Ayer discurseaba en
estas mismas páginas sobre la felicidad “común” (el adjetivo es importante) como posible
objetivo de la política. Lo cierto es que el mismo concepto, bajo una
etiqueta distinta, caracterizó no hace tantos años a un tipo de Estado empeñado
no solo en la creación de riqueza sino además en su distribución más o menos
equitativa, a fin de asegurar a todas/os una porción siquiera mínima del
pastel. Me refiero, claro, al Estado del bienestar.
Fueron las
escandaleras de los “liberales” sobre la ineficiencia de la beneficencia lo que
torció el rumbo de las sociedades más avanzadas del siglo XX y señaló el
crecimiento como objetivo único y supremo, con el argumento de que la
distribución vendría luego por añadidura, sin necesidad de que el Estado se
ocupase del tema, gracias a la sabiduría definitiva de los algoritmos que rigen la actividad de los
mercados.
No hubo más
noticias de tales algoritmos, pero después aún se dio otra vuelta de tuerca, al
prohibirse al Estado (mediante añadidura de un artículo en las constituciones) endeudarse
más allá de unos topes fijados de modo más o menos artificioso por autoridades
transnacionales autoestablecidas al efecto.

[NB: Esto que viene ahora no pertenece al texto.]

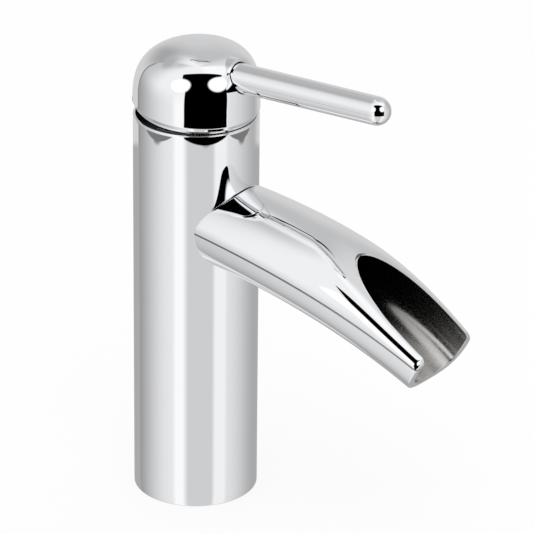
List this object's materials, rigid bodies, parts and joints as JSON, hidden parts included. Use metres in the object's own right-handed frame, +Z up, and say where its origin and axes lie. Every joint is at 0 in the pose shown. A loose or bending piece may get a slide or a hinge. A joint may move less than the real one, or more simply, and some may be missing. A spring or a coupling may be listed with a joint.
{
  "type": "waterfall basin faucet",
  "caption": "Lever basin mixer: round upright column, domed handle with a slim rod lever, and a curved spout that opens into a trough to pour a flat sheet of water.",
  "frame": {"origin": "centre of the column's foot, on the deck", "axes": "+Z up along the column, -Y the way the spout and the lever point, +X the cold side"},
  "size_m": [0.0465, 0.1368, 0.1769],
  "materials": {
    "polished_chrome": "mirror-bright chrome plate on brass",
    "raw_brass": "machined, unplated",
    "tube_steel": "drawn stainless tube",
    "turned_steel": "turned and zinc plated",
    "seal_rubber": "matt black seal rubber",
    "disc_ceramic": "lapped alumina",
    "cartridge_plastic": "moulded, fine matt",
    "dark_plastic": "moulded, matt black",
    "limit_plastic": "moulded, red"
  },
  "bodies": {
    "base": {"column_body": "polished_chrome", "spout_shell": "polished_chrome", "valve_block": "raw_brass", "block_o_rings": "seal_rubber", "hot_inlet_tube": "tube_steel", "cold_inlet_tube": "tube_steel", "tube_o_rings": "seal_rubber", "base_plug": "raw_brass", "base_gasket": "seal_rubber", "cartridge_base": "dark_plastic", "cartridge_housing": "cartridge_plastic", "port_seals": "seal_rubber", "disc_seals": "seal_rubber", "fixed_disc": "disc_ceramic", "retaining_nut": "raw_brass", "nut_cover": "dark_plastic", "hot_limit_ring": "limit_plastic"},
    "turret": {"cartridge_rotor": "cartridge_plastic", "rotor_seal": "seal_rubber", "pivot_pin": "turned_steel"},
    "disc_slide": {"disc_carrier": "cartridge_plastic", "moving_disc": "disc_ceramic"},
    "handle": {"handle_dome": "polished_chrome", "lever_rod": "polished_chrome", "lever_stud": "turned_steel", "stem_adapter": "dark_plastic", "cartridge_stem": "turned_steel"}
  },
  "joints": [
    {"name": "handle_turn", "type": "hinge", "parent": "base", "child": "turret", "pos_m": [0, 0, 0.1587], "axis": [0, 0, 1], "range_deg": [-45, 45]},
    {"name": "handle_lift", "type": "hinge", "parent": "turret", "child": "handle", "pos_m": [0, 0, 0.1587], "axis": [-1, 0, 0], "range_deg": [0, 22]},
    {"name": "disc_travel", "type": "slide", "parent": "turret", "child": "disc_slide", "axis": [0, -1, 0], "range_m": [0, 0.0065]}
  ],
  "couplings": [
    {"joint": "disc_travel", "follows": "handle_lift", "m_per_rad": 0.016896}
  ]
}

Y finalmente, se viene a sostener que el Estado no
sirve en realidad para nada en los temas económicos, y su única utilidad se
concentra en las prerrogativas de la defensa y el orden público, que por sí
solas justifican la recaudación de unos impuestos laxos con las grandes
fortunas, que son las que garantizan el crecimiento económico, y más severos
con el conglomerado de individuos que pululan en un entorno que ya no se llama
sociedad porque no se da valor a los elementos capaces de dar cohesión interna,
de “asociar”, a tales individuos en objetivos comunes. Lo “común” desaparece en
esa visión ante lo privativo: “lo mío es mío y de nadie más”.
La llamada pirámide
social, en consecuencia, se tambalea; no hay sillares que la sostengan erguida
y los ladrillos sueltos, desprovistos de todo cemento, se descolocan y caen
arrastrándose los unos a los otros en virtud de la única ley subsistente, la de la
gravedad.
Todo se desmorona. Y las nuevas
desigualdades, que crecen en proporción geométrica, son causa directa de una
infelicidad común que con más y más frecuencia sale a las calles a expresarse,
y que únicamente recibe la atención ocasional de las brigadas antidisturbios.
A la espera de una
reconstrucción coherente de la sociedad dispersa por el temporal del
liberalismo, la renta básica de ciudadanía (u otro concepto equivalente) puede
tener efectos beneficiosos de amortiguador de sufrimientos inaceptables, al situarse
en la encrucijada crítica entre el objetivo del crecimiento y el del bienestar.
No es “la”
solución, pero marca un camino por el que el crecimiento no debe servir solo al
egoísmo, sino al bienestar común. No estimula la pereza, puesto que el trabajo
sigue siendo un bien escaso y deseable. Puede tener, de otra parte, efectos
beneficiosos en relación con ofertas de empleo leoninas, literalmente indecentes, que serían susceptibles
de rechazo por quienes ahora se ven obligados a padecerlas por puro instinto de
supervivencia. Y finalmente favorece el acceso al consumo, el cual es un derecho imprescindible
de ciudadanía; pero no estimula, es obvio, el consumismo desatado.
Por encima de
cualquier otra consideración, la renta mínima es necesaria para volver a
engranar los dos objetivos hoy disociados del Estado como ente económico: el
crecimiento de la riqueza y el bienestar de las personas.